The
story so far
In
the lead up to and during the Millennium Year, the Jubilee 2000 campaign forced
the leaders of the richest states and the international financial institutions
they dominate to take the issue of unpayable poor country debt seriously.
Hundreds of thousands of campaigners worldwide took protest action, 24.1 million
signed the petition for debt cancellation, and some of the most prominent
people on the planet, from Bono to the Pope, gave their support to the campaign.
Much
was promised
In the late 1990's the main creditors (the Group of 7 richest countries, the
World Bank and International Monetary Fund) agreed various initiatives to
alleviate the debt burden. Chief amongst these was the Heavily Indebted Poor
Countries (HIPC) programme. This promised a "lasting exit from debt problems"
for countries which met tough conditions set by the creditors. At the end
of 2000 Britain also took unilateral action by undertaking not to collect
further debt repayments from some of the poorest countries, and other members
of the G7 (the elite club of the richest states) promised to follow this lead
by varying degrees. Today a few countries are beginning to experience the
benefits of debt relief. In Uganda, for example, the Government has put money
released by debt relief into education with the result that the school enrolment
rate has doubled.
But
not enough was delivered
Gordon Brown's announcements on debt at the end of 2000, welcome though they
were, were reported as if he had ended the debt crisis once and for all. In
fact, the debts owed directly to Britain and other countries account for only
part of the problem. Much of the debt is owed to the International Monetary
Fund, the World Bank (which G7 countries including Britain ultimately control)
and private banks. International initiatives on debt offer limited relief
with harsh conditions attached for only some of the worst affected countries.
Britain is still collecting debt payments from poor countries
which are not included in the HIPC programme.
The Jubilee 2000 campaign identified 52 poor countries urgently needing debt
relief. Their collective foreign debts amounted to $372 billion in 1998, of
which $300-$350 billion was unpayable (either literally or could be repaid
only at an unacceptable human cost). The HIPC programme, as enhanced in 1999,
promised $100 billion in debt cancellation. By May 2003 only $36.3 billion
debt stock had actually been cut. The HIPC process is proving painfully slow
and so far just eight of the 27 countries have reached 'Completion Point',
the point at which there debts are cut to a level the creditors consider "sustainable".
Creditors
forced to acknowledge HIPC failure
Reports published by the World Bank in Spring 2002 showed that, of the five
countries which had completed the HIPC programme, two of them (Uganda and
Bolivia) would still not be able to manage their debts. World Bank analysis
is based on "projections" which debt campaigners question because
1) they assume much better performance by HIPC countries in the next decade
than in the last and 2) that they discount the possibility of economic shocks,
such as climatic disasters and currency devaluations, to which poor countries
are vulnerable. Given a more realistic analysis the current state of HIPC
is far worse.
Creditors are now beginning to acknowledge that HIPC will not deliver debt "sustainability" as promised. Campaigners are now pushing to ensure that this realisation results not in tinkering with HIPC, which will simply postpone the crisis, but in a radical overhaul of the whole debt relief process and in a new, fairer relationship between rich creditors and poor country debtors.
Where
are we now?
Debt
Update - Some Numbers to illustrate why the campaign must continue.

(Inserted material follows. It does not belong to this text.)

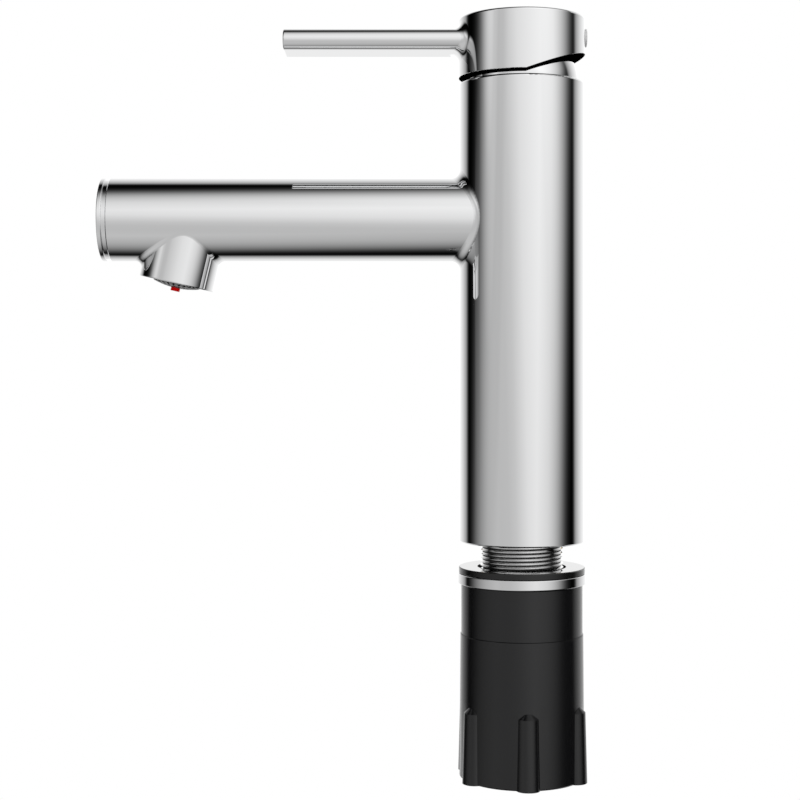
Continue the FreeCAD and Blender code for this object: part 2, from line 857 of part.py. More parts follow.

$300 billion - the amount of debt cancellation Jubilee 2000 campaigned for
$100 billion - the amount of debt cancellation promised at Cologne in 1999
$36.3 billion - the amount of debt actually cancelled as at May 2003
52 - the number of countries Jubilee 2000 stated needed debt cancellation
42 - the number of countries the IMF/World Bank say are eligible for debt relief
27 - the number of countries that have begun the process of obtaining debt relief through the HIPC initiative.
8 - the number of countries that have reached completion point in the debt relief process.